Repeat the material exactly as it appears.

::: Data shown

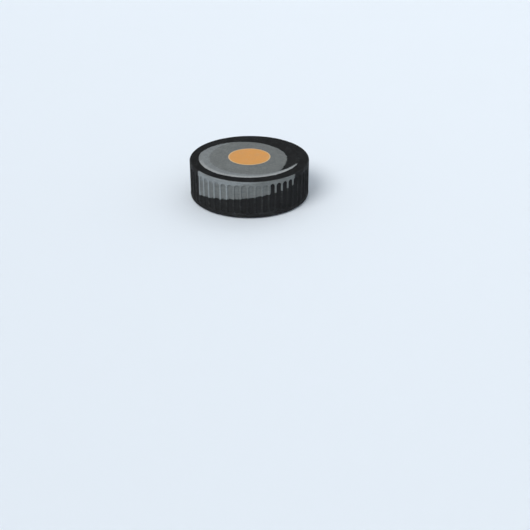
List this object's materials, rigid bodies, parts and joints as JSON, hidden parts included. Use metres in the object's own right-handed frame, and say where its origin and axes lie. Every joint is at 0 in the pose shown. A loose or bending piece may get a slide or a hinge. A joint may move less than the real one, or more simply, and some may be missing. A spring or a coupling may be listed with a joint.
{
  "type": "ice hockey puck",
  "caption": "Short solid rubber disc with a raised field and a lower border on each face, an upright ribbed grip round its edge, and a plain round printed spot on the upper face.",
  "frame": {"origin": "centre of the lower flat face, which rests on the ice", "axes": "+Z is the disc's axis and points up through the printed face; X and Y lie in the lower face, and the middle of one pocket of the grip is 1.8 degrees clockwise of +X, seen from above"},
  "size_m": [0.0762, 0.0762, 0.0255],
  "materials": {
    "vulcanised_rubber": "matte",
    "base_ink": "matte",
    "orange_ink": "satin"
  },
  "bodies": {
    "root": {"rubber_disc": "vulcanised_rubber", "print_base_coat": "base_ink", "print_top_coat": "orange_ink"}
  },
  "joints": []
}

::::::

:: In response ::
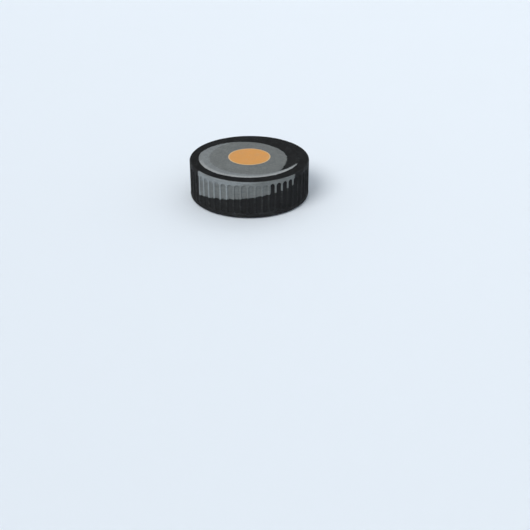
List this object's materials, rigid bodies, parts and joints as JSON, hidden parts included. Use metres in the object's own right-handed frame, and say where its origin and axes lie. Every joint is at 0 in the pose shown. A loose or bending piece may get a slide or a hinge. A joint may move less than the real one, or more simply, and some may be missing. A spring or a coupling may be listed with a joint.
{
  "type": "ice hockey puck",
  "caption": "Short solid rubber disc with a raised field and a lower border on each face, an upright ribbed grip round its edge, and a plain round printed spot on the upper face.",
  "frame": {"origin": "centre of the lower flat face, which rests on the ice", "axes": "+Z is the disc's axis and points up through the printed face; X and Y lie in the lower face, and the middle of one pocket of the grip is 1.8 degrees clockwise of +X, seen from above"},
  "size_m": [0.0762, 0.0762, 0.0255],
  "materials": {
    "vulcanised_rubber": "matte",
    "base_ink": "matte",
    "orange_ink": "satin"
  },
  "bodies": {
    "root": {"rubber_disc": "vulcanised_rubber", "print_base_coat": "base_ink", "print_top_coat": "orange_ink"}
  },
  "joints": []
}